What is next generation sequencing?

A
  • DNA is split into fragments, which are then attatched to adapters.
  • The desired fragments are trapped, and undesired fragments are washed out.
  • The fragments are replicated by PCR, and then assembled in the correct order, using a reference DNA sequence.
  • An NGS library is a collection of similarly sized DNA fragments with known adapter sequences added to the 5’ and 3’ ends. A library corresponds to a single sample and multiple libraries, each with their own unique adapter sequences, can be pooled and sequenced in the same sequencing run.
  • Targeted NGS has probes captured by beads.
  • It is expensive and many sequences can be analysed at once, but it is not as accurate as sanger sequencing
58
Q

How can NGS be used in pharmacogenomics?

A

NGS is used to sequence the DNA, and this can be used to determine which drugs will work best on patients and which will have the least side effects.

59
Q

How can NGS be used in rapid diagnosis?

A

DNA is purified from biofilm, and amplified in PCR. The product is then sequenced and compared to a database to identify the bacterial species.

60
Q

What is nanopore technology?

A

This is technology such as the minION, where DNA is sequenced by threading it through a microscopic pore in the membrane.
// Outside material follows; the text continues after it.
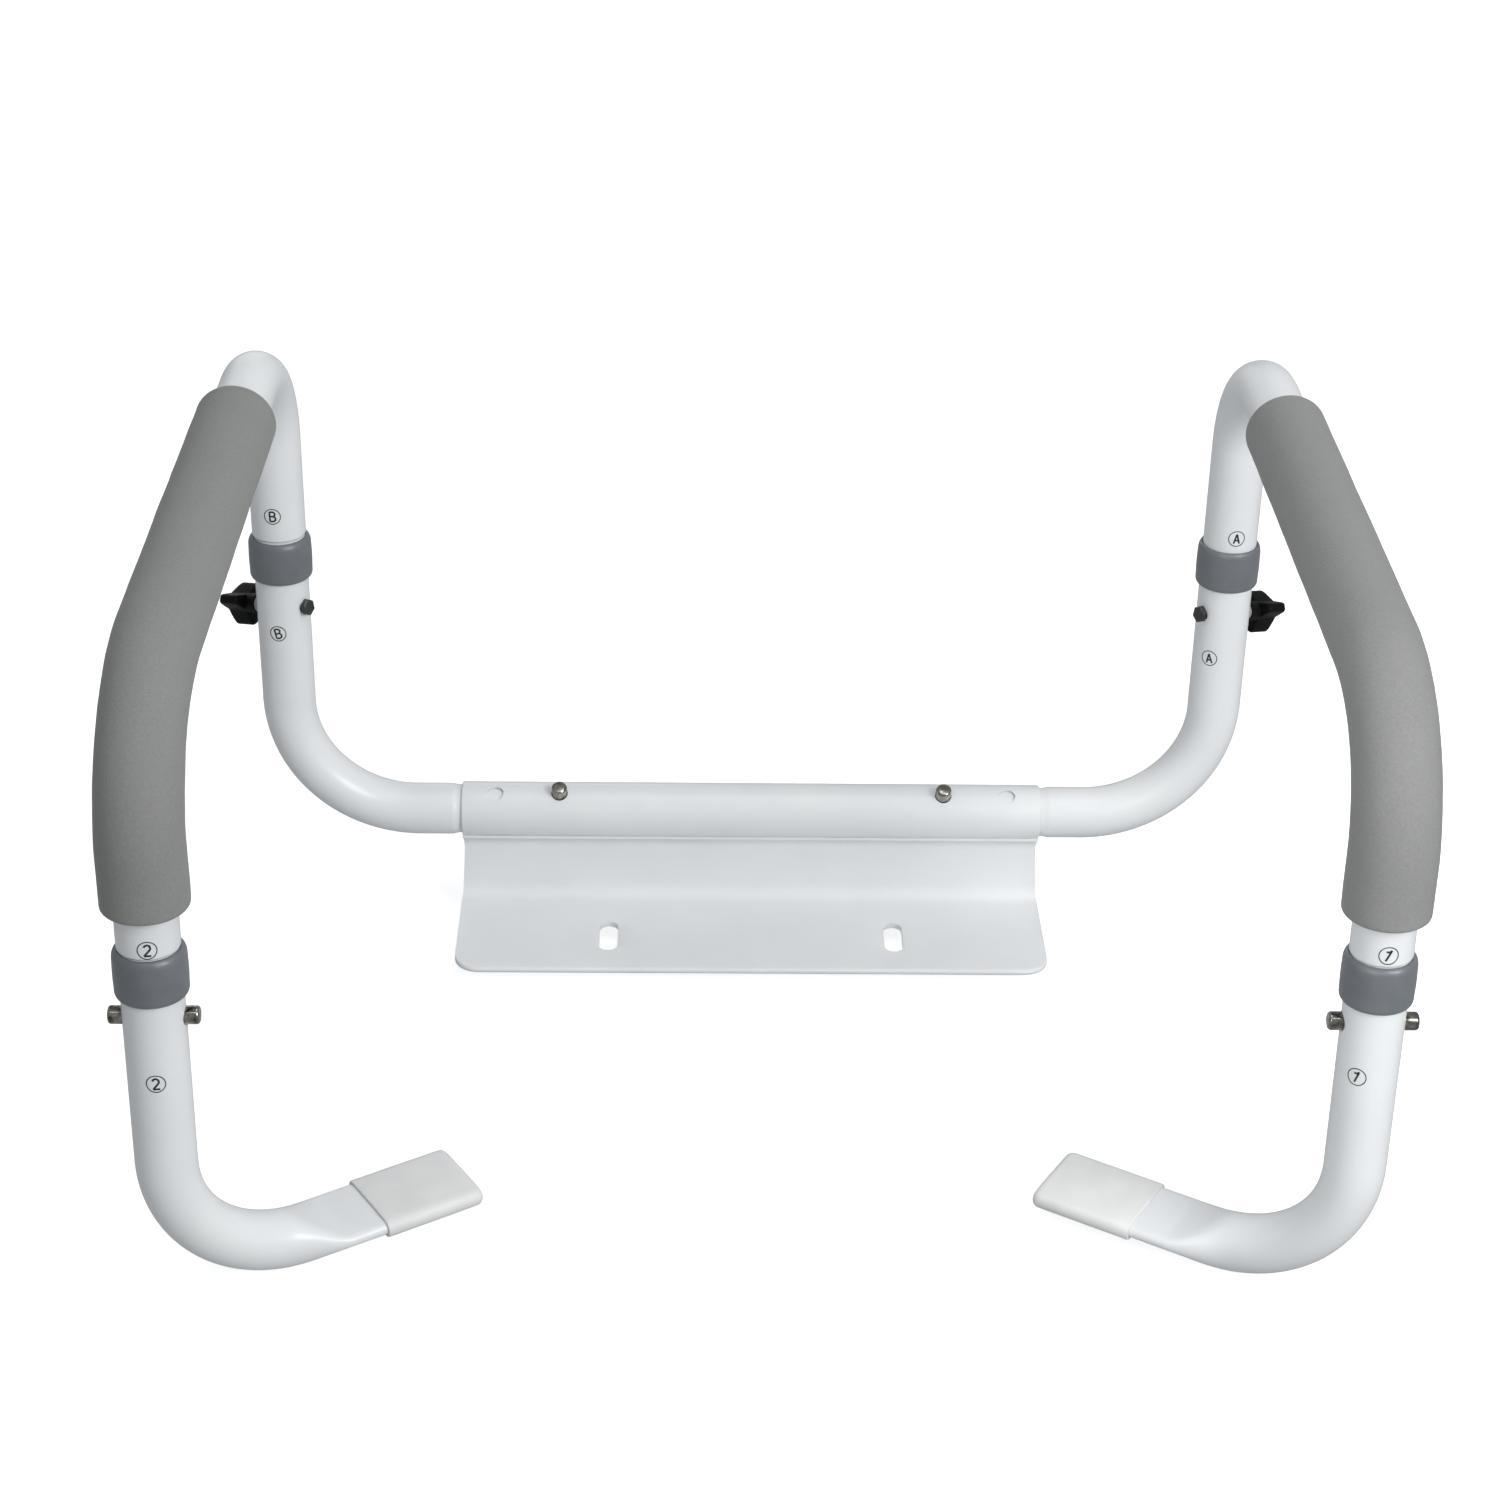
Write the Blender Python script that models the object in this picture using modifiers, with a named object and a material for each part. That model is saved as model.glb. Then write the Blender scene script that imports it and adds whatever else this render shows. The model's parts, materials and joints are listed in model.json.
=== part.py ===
"""Toilet safety frame: two padded armrests on a width-adjustable cross tube.

The frame bolts to a toilet with the seat's own bolts. Metres, +Z up, -Y is the user's front, +X is
the right of somebody who faces the frame. The origin is the middle of the mounting plate's
underside, on the line between the two seat bolts, so z = 0 is the plane of the bowl's rim.
"""

import math

import bmesh
import bpy
from mathutils import Matrix, Vector

# Tubes: 1 inch steel tube, in a slightly larger cross tube.
TUBE_RADIUS = 0.0127
WALL = 0.0012
SWAGED_RADIUS = 0.0111
CROSS_RADIUS = 0.0135
SLIDER_RADIUS = 0.0120
SWAGE_LENGTH = 0.0025
TUBE_RESOLUTION = 6
BEND_STEPS = 7
CLEARANCE = 0.0003

# Cross tube and mounting plate.
CROSS_Y = 0.048
CROSS_Z = 0.047
CROSS_HALF = 0.1434
CROSS_RESOLUTION = 10
INNER_HOLE_X = 0.0950
HOLE_PITCH = 0.03175
HOLE_ELEVATION = math.radians(65)
PLATE_THICKNESS = 0.003
PLATE_WEB_TOP_Y = 0.0455
PLATE_WEB_FOOT_Y = 0.0395
PLATE_BEND_RADIUS = 0.010
PLATE_FRONT_Y = -0.030
PLATE_CORNER = 0.012
SEAT_BOLT_SPACING = 0.140
SLOT_WIDTH = 0.009
SLOT_LENGTH = 0.026

# Side frames.
REAR_X = 0.2260
FRONT_X = 0.2414
FRONT_Y = -0.2605
FRONT_LEAN = 0.0083
ARM_REAR_Z = 0.2958
ARM_FRONT_Z = 0.2646
ARM_REAR_RADIUS = 0.047
ARM_FRONT_RADIUS = 0.0657
REAR_LOWER_RADIUS = 0.061
REAR_SLIDER_END_X = 0.078
ARM_REAR_END_Z = 0.1300
ARM_FRONT_END_Z = 0.1080

# Front foot: the lower tube's inward run, pressed flat inside a plastic sleeve.
FOOT_AXIS_Z = 0.0049
FOOT_ANGLE = math.radians(31.8)
FOOT_BEND_RADIUS = 0.058
FOOT_RUN = 0.1305
FLAT_THICKNESS = 0.0064
FLAT_STEPS = 5
FLAT_LENGTH = 0.026
SLEEVE_START = 0.0885
SLEEVE_LENGTH = 0.046
SLEEVE_WALL = 0.0012
TUBE_SIDES = 16

# Collars, foam and hardware.
COLLAR_RADIUS = 0.0148
COLLAR_HEIGHT = 0.0202
COLLAR_ROUND = 0.0020
COLLAR_LIP = 0.0045
COLLAR_LIP_RADIUS = 0.0114
REAR_COLLAR_Z = 0.1856
FRONT_COLLAR_Z = 0.1535
SOCKET_TOP = COLLAR_HEIGHT / 2 - COLLAR_LIP - CLEARANCE
FOAM_RADIUS = 0.0177
FOAM_BORE = 0.0130
GRIP_REAR_GAP = 0.028
GRIP_FRONT_END_Z = 0.1825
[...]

The bases are identified by how they affect ions flowing through the pore.

61
Q

What are CAR T cells?

A

Chimeric antigen receptors, which bind to antigens and T cells. They modify T cells to recognise cancer cells. Used in acute lymphoblastic leukaemia but can result in cytokine release syndrome.

62
Q

What is CRISPR/Cas9?

A

DNA editing - an enzyme cuts out non functioning DNA and functioning DNA is inserted in its place. Cas 9 is the RNA guided DNA endonuclease enzyme used with CRISPR.

63
Q

What are the challenges of gene therapy?

A

Delivering the gene to the right place and switching it on, avoiding the immune response, cost, and ensuring the new gene doesnt affect existing genes.

64
Q

List the alternative methods to change gene expression

A
  • Read through therapy is treating disease caused by premature stop codons. Nonsense suppression therapy uses nonsense mediated decay (NMD) inhibitors, which increase protein production.
  • mRNA therapeutics is where mRNA is delivered to the cytoplasm, though it is quickly degraded and can stimulate an inflammatory response.
  • miRNA can be used to inhibit gene expression, but needs to be studied more.
65
Q

What are the challenges in genomic medicine?

A

Cost, ethics, long term effects, and who should have access to information gathered from NGS.